-- Start --
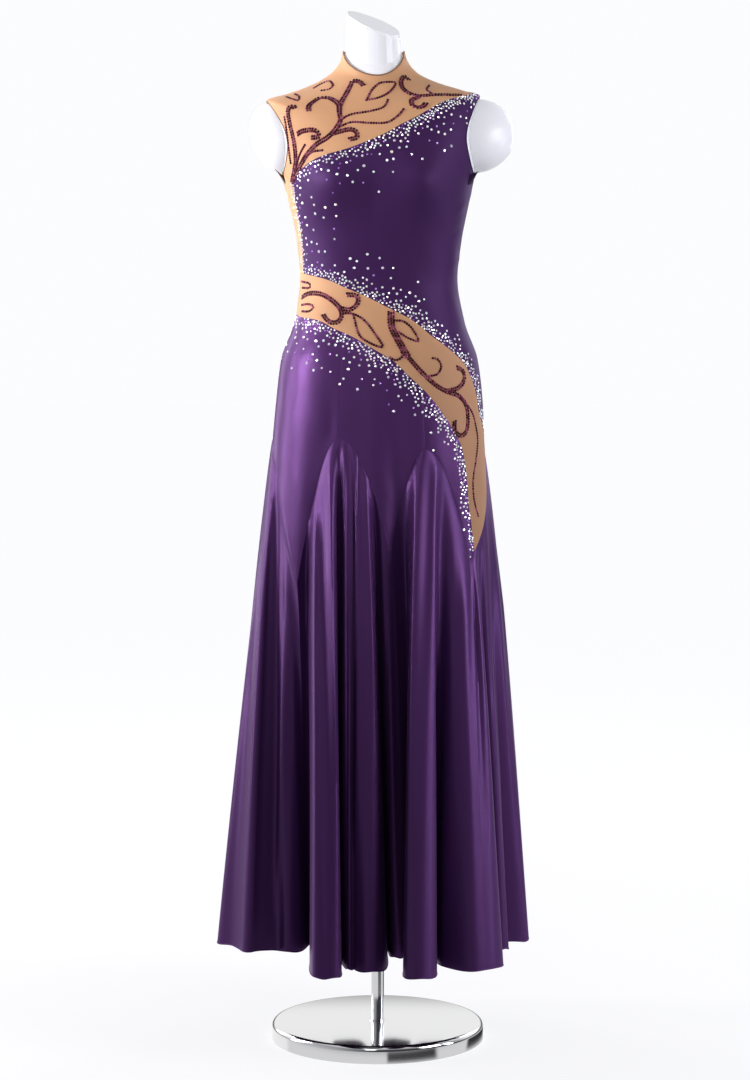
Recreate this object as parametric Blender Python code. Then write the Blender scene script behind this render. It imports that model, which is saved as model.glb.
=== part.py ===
"""A sleeveless ballroom dance dress on a limbless dress form with a round chrome stand.

The dress is cut as a dressmaker would cut it: a mesh yoke with a grown-on stand collar, a satin bodice,
a mesh band that winds down across the hip, six hip panels that end in points, and six flared godets set
between the points. Every panel is cut out of one smooth surface, the BODY, which is a stack of sections.
The godets are ruled from the panels' arched lower edges to one folded hem line.

Angles go round the dress from the front (0), positive towards +X; 180 is the centre back. A path is the
way up a panel: the height as far as the underarm, then on over the shoulder to the top of the collar.
"""

import math
from typing import Callable, NamedTuple

import bmesh
import bpy
import numpy as np
from mathutils import Vector
from mathutils.geometry import delaunay_2d_cdt

CLOTH = 0.0016  # wall of every cloth panel
SEAM_GAP = 0.0003  # between two panels at a seam
FORM_GAP = 0.0014  # between the cloth and the dress form
TIP_ROUNDING = {"path": 1.502, "spread": 0.018, "depth": 0.0030}  # of the form, under the shoulder tips
HEM_HEIGHT = 0.159
BOXINESS = 0.03  # how much a section is squarer than an ellipse
PANEL_SPACING = 0.026  # between the points of a cut panel, once it is laid flat
FLAT_PER_DEGREE = 0.0025
FLAT_PATHS = ((0.0, 0.0), (1.46, 1.46), (1.55, 1.64), (1.675, 1.80))  # (path, its height in the flat)
BUST = {"across": 0.070, "path": 1.372, "spread": 0.040, "rise": 0.015, "form_rise": 0.0135}

BASE_RADIUS, BASE_THICKNESS = 0.172, 0.027
BASE_FOOT_RADIUS, BASE_TOP_RADIUS = 0.160, 0.164  # of its flat underside and its flat top
RIM_STEPS, RIM_TURN = 8, 0.96  # of the base's rounded rim, and how much of a half circle it is
BASE_SIDES, POLE_SIDES = 56, 20
POLE_RADIUS = 0.0105
FORM_FLOOR = 0.868  # the flat underside of the dress form
NECK_TOP = {"height": 1.6255, "side_slope": -0.39, "front_slope": 0.32}
NECK_CAP_THICKNESS, CAP_INSET = 0.003, 0.0012
FORM_COLUMNS = 48
FORM_PATHS = (
    *(1.070, 1.100, 1.125, 1.150, 1.175, 1.200, 1.225, 1.250, 1.275, 1.300, 1.325, 1.350, 1.372, 1.390),
    *(1.410, 1.430, 1.452, 1.475, 1.490, 1.502, 1.514, 1.532, 1.555, 1.580, 1.605, 1.630),
)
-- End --
» What the exercise asks
Write the data from above out again, exactly.

» Solution to the exercise
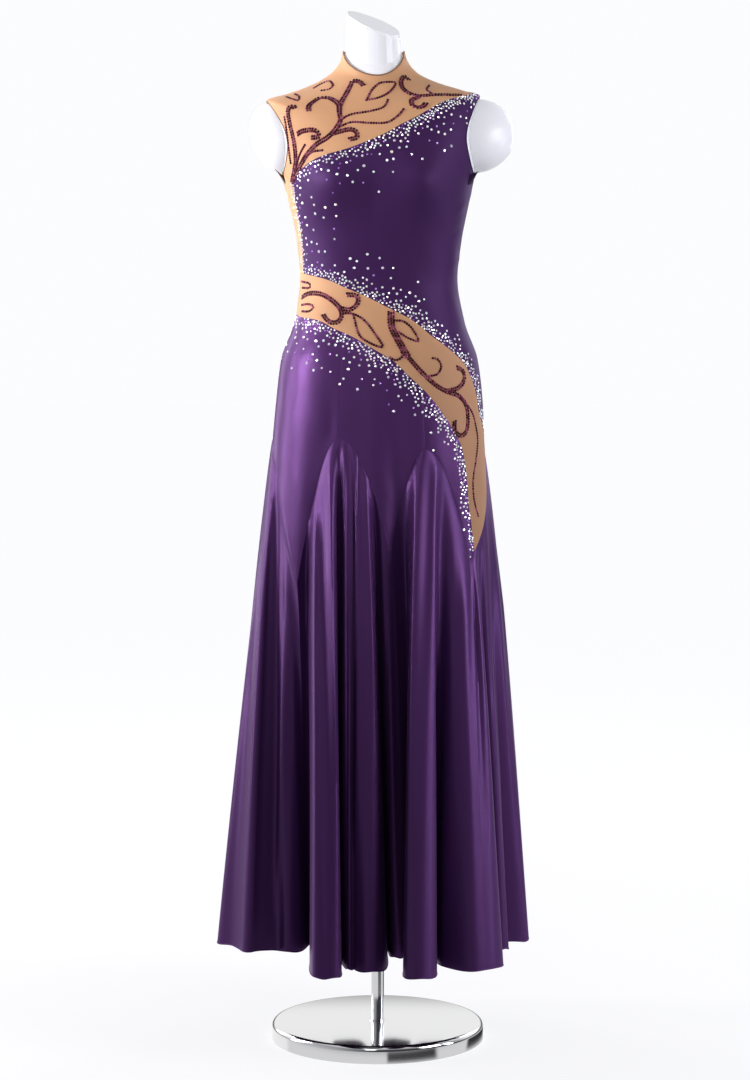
Recreate this object as parametric Blender Python code. Then write the Blender scene script behind this render. It imports that model, which is saved as model.glb.
=== part.py ===
"""A sleeveless ballroom dance dress on a limbless dress form with a round chrome stand.

The dress is cut as a dressmaker would cut it: a mesh yoke with a grown-on stand collar, a satin bodice,
a mesh band that winds down across the hip, six hip panels that end in points, and six flared godets set
between the points. Every panel is cut out of one smooth surface, the BODY, which is a stack of sections.
The godets are ruled from the panels' arched lower edges to one folded hem line.

Angles go round the dress from the front (0), positive towards +X; 180 is the centre back. A path is the
way up a panel: the height as far as the underarm, then on over the shoulder to the top of the collar.
"""

import math
from typing import Callable, NamedTuple

import bmesh
import bpy
import numpy as np
from mathutils import Vector
from mathutils.geometry import delaunay_2d_cdt

CLOTH = 0.0016  # wall of every cloth panel
SEAM_GAP = 0.0003  # between two panels at a seam
FORM_GAP = 0.0014  # between the cloth and the dress form
TIP_ROUNDING = {"path": 1.502, "spread": 0.018, "depth": 0.0030}  # of the form, under the shoulder tips
HEM_HEIGHT = 0.159
BOXINESS = 0.03  # how much a section is squarer than an ellipse
PANEL_SPACING = 0.026  # between the points of a cut panel, once it is laid flat
FLAT_PER_DEGREE = 0.0025
FLAT_PATHS = ((0.0, 0.0), (1.46, 1.46), (1.55, 1.64), (1.675, 1.80))  # (path, its height in the flat)
BUST = {"across": 0.070, "path": 1.372, "spread": 0.040, "rise": 0.015, "form_rise": 0.0135}

BASE_RADIUS, BASE_THICKNESS = 0.172, 0.027
BASE_FOOT_RADIUS, BASE_TOP_RADIUS = 0.160, 0.164  # of its flat underside and its flat top
RIM_STEPS, RIM_TURN = 8, 0.96  # of the base's rounded rim, and how much of a half circle it is
BASE_SIDES, POLE_SIDES = 56, 20
POLE_RADIUS = 0.0105
FORM_FLOOR = 0.868  # the flat underside of the dress form
NECK_TOP = {"height": 1.6255, "side_slope": -0.39, "front_slope": 0.32}
NECK_CAP_THICKNESS, CAP_INSET = 0.003, 0.0012
FORM_COLUMNS = 48
FORM_PATHS = (
    *(1.070, 1.100, 1.125, 1.150, 1.175, 1.200, 1.225, 1.250, 1.275, 1.300, 1.325, 1.350, 1.372, 1.390),
    *(1.410, 1.430, 1.452, 1.475, 1.490, 1.502, 1.514, 1.532, 1.555, 1.580, 1.605, 1.630),
)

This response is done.